Your favorite FARMS Review Essay Titles

The catch-all forum for general topics and debates. Minimal moderation. Rated PG to PG-13.
Post Reply
_Eric

Your favorite FARMS Review Essay Titles

Post by _Eric »

Some essays are brilliantly titled. My favorite is:

A Dancer/Journalist's Anti-Mormon Diatribe

A close second would be: Shades of Darkness

or

How Martha Wrote an Anti-Mormon Book (Using Her Father's Handbook as Her Guide?)

What's your favorite FARMS Review essay title?
Last edited by _Eric on Sat Jan 15, 2011 6:22 pm, edited 1 time in total.
_Dwight Frye
_Emeritus
Posts: 666
Joined: Sat Jul 26, 2008 6:22 pm

Re: Your favorite FARMS Review Essay Titles

Post by _Dwight Frye »

I liked Blair Hodges/LifeOnaPlate's "Stillborn" title for his review of Shawn McCraney's "Born Again Mormon". So mean and funny! I love it!
"Christian anti-Mormons are no different than that wonderful old man down the street who turns out to be a child molester." - Obiwan, nutjob Mormon apologist - Fri Feb 25, 2011 3:25 pm
_MsJack
_Emeritus
Posts: 4375
Joined: Sun Jul 27, 2008 5:06 am

Re: Your favorite FARMS Review Essay Titles

Post by _MsJack »

"Playing With Half a Decker" by Louis C. Midgley.

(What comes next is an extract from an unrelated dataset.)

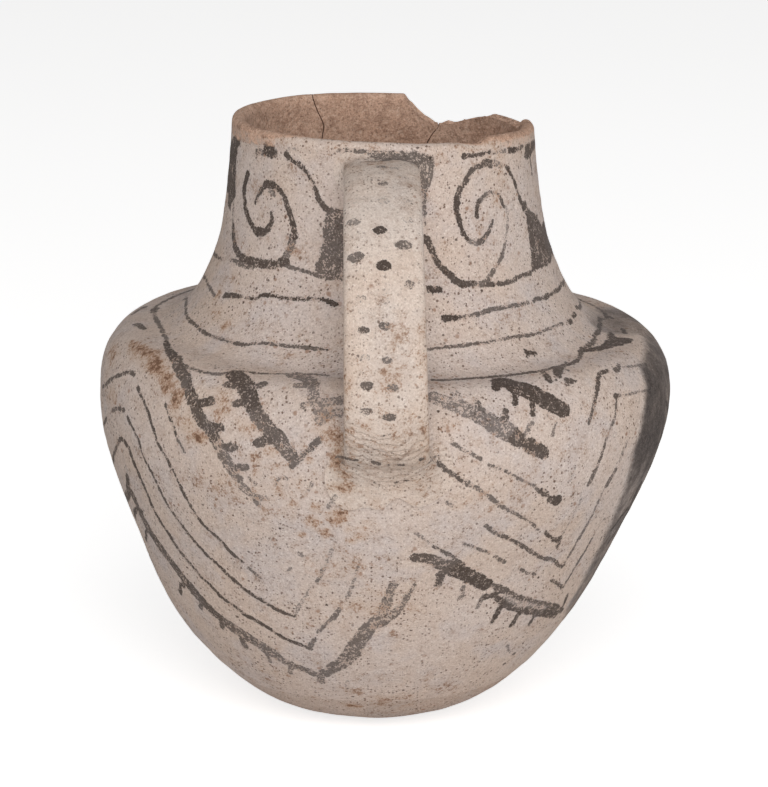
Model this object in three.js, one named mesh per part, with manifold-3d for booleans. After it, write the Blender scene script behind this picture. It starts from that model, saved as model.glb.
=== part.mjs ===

For a Mormon-related article, my favorite title of all time was Francis J. Beckwith, "Sects in the City: Mormonism and the Philosophical Perils of Being a Missionary Faith"

I ran into Frank on one of the blogs I comment on. He said that he originally wanted to call it "Sects in the City: Mormonism and the Philosophical Perils of Being in the Missionary Position," but he didn't have the heart to send something so risqué off to the SBJT editors.
"It seems to me that these women were the head (κεφάλαιον) of the church which was at Philippi." ~ John Chrysostom, Homilies on Philippians 13

My Blogs: Weighted Glory | Worlds Without End: A Mormon Studies Roundtable | Twitter
_Ray A

Re: Your favorite FARMS Review Essay Titles

Post by _Ray A »

Eric wrote:What's your favorite FARMS Review essay title?


The two I like best are:

Editor's Introduction: Questions to Legal Answers

Chattanooga Cheapshot, or The Gall of Bitterness.

And particularly the T.S. Eliot quote in the latter:

We are the hollow men
We are the stuffed men
Leaning together
Headpiece filled with straw. Alas!


That seemed to me the finest in benign mockery (without getting personal). I've quote from both articles at length through the years, and in a positive and negative light.